That's right, even though Premier League fans are a personal peeve, Tottenham fans at Rockingham Road are the worst! Spurs have pretended to be a "Big Club" for 40 years despite winning nothing but the odd cup. They have assembled team after team of under-performing prima-donna over the decades. They have bitterly lived in the shadow of Arsenal (and now Chelsea too) for generations.
Their fans (at least those at Kettering games) seem to think everyone is interested in how "wheeler-dealer" 'Onest Harry's team of crippled defenders and ex Portsmouth strikers are getting on. At least I think they do, given the fact they are always shouting to each other about incidents 'dahn th' Lane'. And now they've finally managed to finish high enough up the league to qualify for what is laughably called the Champions League, the local Spurs fan is like a dog with two dicks. Suddenly they feel the need to jokily pontificate about the performance of lesser mortals.
I'm more of a Heide Klum fan myself..... |
I heard one of these footballing experts actually complain about shelling out £10 for the Wimbledon game. This was a game where every one of our players ran, sweated and tried harder in one game than David Bentley will do in his entire career.
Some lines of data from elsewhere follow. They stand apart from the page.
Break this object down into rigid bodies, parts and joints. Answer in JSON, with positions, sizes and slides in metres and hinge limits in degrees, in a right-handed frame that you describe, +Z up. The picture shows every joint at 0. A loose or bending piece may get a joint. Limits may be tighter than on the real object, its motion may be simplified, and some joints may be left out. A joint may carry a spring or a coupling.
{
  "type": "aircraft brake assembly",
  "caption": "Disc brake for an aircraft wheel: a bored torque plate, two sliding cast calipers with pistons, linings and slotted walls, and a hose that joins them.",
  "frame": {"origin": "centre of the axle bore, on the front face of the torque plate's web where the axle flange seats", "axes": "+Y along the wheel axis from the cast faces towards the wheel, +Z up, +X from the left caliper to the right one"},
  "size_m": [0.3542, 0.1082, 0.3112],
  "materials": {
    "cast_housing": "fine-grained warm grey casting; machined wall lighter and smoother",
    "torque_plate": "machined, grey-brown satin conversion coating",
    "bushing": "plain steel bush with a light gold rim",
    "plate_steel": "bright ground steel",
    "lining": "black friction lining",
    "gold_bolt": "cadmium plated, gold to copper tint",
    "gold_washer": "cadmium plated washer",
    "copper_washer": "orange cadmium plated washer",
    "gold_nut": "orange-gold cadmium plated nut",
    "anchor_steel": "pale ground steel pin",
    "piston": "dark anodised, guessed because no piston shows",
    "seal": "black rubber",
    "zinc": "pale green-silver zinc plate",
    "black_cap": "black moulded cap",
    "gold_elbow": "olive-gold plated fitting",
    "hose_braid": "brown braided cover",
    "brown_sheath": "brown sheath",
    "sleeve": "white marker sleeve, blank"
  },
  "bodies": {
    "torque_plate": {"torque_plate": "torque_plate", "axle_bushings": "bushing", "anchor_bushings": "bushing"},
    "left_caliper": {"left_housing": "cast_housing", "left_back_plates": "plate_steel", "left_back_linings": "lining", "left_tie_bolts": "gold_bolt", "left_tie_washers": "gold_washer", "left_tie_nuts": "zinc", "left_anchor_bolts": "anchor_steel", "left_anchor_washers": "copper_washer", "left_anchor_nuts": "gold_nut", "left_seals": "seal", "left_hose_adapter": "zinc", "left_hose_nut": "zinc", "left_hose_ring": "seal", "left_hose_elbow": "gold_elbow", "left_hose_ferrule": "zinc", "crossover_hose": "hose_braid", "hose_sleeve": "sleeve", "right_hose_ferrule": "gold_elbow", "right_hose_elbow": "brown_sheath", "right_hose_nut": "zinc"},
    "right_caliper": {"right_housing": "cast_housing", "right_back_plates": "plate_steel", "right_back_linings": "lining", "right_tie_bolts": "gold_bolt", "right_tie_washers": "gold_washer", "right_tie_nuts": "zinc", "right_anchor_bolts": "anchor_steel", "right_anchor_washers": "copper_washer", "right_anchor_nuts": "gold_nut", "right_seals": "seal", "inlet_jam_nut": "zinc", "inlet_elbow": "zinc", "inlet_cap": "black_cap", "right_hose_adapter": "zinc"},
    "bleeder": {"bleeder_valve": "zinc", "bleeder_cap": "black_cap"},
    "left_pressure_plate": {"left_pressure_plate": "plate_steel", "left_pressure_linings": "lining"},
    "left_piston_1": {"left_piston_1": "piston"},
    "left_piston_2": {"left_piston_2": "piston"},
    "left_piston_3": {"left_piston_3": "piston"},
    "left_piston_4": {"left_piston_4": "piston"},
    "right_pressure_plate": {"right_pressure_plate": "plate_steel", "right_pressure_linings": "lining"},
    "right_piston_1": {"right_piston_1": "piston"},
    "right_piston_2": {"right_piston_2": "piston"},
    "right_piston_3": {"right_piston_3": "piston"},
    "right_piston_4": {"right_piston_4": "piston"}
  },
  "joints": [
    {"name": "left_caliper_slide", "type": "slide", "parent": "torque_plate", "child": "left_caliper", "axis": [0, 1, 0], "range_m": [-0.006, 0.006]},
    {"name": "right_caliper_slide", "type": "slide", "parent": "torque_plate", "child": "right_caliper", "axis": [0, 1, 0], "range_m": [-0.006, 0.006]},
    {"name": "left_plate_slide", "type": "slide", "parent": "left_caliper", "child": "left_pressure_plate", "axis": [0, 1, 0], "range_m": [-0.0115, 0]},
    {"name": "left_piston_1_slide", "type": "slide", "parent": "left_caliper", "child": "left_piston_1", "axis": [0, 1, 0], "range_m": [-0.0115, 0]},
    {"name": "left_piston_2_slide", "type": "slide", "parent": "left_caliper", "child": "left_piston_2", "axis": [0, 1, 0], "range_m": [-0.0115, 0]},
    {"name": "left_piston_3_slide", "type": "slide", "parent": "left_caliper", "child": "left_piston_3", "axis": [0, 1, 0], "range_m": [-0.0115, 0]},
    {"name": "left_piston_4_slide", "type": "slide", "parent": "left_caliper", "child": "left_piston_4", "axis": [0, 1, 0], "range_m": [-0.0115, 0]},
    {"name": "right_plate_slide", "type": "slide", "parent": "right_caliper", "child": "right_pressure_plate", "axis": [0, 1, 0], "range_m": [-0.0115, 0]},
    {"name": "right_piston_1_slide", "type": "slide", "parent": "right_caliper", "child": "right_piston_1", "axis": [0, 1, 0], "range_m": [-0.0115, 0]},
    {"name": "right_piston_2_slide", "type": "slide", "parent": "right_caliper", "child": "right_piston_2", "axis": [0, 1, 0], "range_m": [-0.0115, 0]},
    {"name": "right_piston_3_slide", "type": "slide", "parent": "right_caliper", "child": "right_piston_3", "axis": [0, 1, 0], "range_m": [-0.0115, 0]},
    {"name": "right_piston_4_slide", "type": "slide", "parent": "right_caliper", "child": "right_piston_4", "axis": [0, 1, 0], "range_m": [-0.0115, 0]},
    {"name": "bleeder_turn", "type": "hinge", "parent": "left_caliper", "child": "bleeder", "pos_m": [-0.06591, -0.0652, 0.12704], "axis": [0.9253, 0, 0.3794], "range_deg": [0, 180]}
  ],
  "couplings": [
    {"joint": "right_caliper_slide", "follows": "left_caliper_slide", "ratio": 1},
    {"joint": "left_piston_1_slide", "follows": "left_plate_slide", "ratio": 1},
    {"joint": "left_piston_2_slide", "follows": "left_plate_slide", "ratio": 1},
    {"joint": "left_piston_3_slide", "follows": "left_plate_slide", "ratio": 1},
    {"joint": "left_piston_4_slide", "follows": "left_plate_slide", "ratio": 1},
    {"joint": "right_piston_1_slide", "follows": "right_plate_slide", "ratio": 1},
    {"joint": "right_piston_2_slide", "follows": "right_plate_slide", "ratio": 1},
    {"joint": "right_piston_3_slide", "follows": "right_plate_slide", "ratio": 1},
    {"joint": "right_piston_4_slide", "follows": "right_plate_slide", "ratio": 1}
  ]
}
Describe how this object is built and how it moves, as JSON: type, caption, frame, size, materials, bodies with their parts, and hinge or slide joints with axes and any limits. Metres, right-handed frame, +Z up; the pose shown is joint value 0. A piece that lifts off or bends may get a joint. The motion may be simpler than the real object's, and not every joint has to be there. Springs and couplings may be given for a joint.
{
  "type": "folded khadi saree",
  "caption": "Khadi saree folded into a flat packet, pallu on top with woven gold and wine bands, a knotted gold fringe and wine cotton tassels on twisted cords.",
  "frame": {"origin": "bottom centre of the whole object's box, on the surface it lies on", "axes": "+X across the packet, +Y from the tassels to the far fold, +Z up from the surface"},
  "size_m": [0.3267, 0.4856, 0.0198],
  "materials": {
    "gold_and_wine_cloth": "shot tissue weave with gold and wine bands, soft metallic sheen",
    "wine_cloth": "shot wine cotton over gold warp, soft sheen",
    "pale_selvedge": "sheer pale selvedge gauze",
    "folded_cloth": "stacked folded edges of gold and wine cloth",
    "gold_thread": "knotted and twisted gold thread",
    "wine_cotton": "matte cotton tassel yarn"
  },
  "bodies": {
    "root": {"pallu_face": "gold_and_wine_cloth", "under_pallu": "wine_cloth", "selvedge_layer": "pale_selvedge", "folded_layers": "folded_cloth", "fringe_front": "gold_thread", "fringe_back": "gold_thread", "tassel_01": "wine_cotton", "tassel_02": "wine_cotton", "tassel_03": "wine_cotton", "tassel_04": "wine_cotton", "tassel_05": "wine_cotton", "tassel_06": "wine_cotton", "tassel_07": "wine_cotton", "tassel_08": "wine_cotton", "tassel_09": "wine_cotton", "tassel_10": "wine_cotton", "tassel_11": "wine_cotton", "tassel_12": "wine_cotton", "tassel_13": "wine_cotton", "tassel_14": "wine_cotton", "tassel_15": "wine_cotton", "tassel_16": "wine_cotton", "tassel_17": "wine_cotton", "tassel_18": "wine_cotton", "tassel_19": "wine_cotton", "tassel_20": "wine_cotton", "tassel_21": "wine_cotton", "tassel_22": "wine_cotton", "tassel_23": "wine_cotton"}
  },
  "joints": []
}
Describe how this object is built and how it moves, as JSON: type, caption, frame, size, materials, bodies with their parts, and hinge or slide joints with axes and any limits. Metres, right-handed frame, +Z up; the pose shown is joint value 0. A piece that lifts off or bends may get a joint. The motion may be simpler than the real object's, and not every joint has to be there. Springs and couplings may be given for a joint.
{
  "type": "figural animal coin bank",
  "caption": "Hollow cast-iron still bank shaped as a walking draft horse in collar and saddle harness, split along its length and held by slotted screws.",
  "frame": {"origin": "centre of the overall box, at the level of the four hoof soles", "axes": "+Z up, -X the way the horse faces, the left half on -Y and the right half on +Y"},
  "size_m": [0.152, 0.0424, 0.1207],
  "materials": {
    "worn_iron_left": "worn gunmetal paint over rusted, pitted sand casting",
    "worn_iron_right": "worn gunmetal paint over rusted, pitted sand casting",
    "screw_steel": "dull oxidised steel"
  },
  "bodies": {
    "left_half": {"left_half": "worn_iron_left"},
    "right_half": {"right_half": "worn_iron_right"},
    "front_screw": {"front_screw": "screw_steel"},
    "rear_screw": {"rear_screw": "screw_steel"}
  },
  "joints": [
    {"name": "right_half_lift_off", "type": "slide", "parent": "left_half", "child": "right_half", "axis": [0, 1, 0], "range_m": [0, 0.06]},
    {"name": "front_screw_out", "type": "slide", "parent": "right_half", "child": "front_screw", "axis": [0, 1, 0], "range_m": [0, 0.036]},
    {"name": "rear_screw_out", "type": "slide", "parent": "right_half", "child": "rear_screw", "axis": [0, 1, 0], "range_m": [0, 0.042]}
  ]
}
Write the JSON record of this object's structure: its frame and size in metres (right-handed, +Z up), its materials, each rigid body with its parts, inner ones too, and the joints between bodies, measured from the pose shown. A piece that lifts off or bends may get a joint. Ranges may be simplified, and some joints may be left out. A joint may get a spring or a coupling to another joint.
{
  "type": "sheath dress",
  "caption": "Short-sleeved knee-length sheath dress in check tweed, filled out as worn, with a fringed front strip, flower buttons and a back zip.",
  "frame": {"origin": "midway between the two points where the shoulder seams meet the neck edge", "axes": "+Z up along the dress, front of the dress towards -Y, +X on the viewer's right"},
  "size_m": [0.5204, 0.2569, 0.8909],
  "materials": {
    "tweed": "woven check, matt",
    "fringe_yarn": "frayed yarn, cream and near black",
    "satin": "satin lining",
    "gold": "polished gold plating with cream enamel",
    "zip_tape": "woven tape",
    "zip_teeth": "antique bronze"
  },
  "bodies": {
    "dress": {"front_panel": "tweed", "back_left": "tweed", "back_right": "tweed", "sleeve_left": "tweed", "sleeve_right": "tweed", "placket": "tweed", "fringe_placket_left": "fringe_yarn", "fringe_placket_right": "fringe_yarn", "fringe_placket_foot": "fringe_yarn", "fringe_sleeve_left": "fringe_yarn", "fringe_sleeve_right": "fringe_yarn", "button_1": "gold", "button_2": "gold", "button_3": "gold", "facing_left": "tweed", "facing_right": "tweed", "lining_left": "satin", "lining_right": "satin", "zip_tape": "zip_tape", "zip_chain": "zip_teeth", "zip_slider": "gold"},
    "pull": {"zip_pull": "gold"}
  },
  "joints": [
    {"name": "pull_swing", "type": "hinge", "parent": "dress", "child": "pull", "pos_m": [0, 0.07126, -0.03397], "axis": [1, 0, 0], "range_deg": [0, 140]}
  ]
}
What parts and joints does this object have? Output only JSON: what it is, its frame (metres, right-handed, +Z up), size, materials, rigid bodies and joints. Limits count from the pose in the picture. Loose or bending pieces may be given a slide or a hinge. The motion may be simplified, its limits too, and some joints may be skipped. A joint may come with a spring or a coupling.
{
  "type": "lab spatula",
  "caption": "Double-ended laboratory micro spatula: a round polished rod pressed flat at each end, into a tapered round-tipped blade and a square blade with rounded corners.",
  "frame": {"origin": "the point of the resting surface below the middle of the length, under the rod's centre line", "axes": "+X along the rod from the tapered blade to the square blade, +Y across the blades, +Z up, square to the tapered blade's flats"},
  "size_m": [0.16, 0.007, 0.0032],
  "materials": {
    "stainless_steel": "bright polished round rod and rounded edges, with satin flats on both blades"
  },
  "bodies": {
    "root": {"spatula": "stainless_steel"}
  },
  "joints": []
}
All these armchair Spursaholics could do, in their completely non-London accents, was moan that our players weren't as talented as the Tottenham ones, presuming, of course that they conveniently didn't include Pavyluchenko or Palacios in this determination.....
If you don't like supporting your local team no one is actually stopping you boorish Cock(erils) from shelling out 40 notes for trainfair and a further 50 or 60 on a ticket to watch the third best team in North London fritter away their season once Harry gets banged up, and Joe Jordan is put in charge.
Gertcha!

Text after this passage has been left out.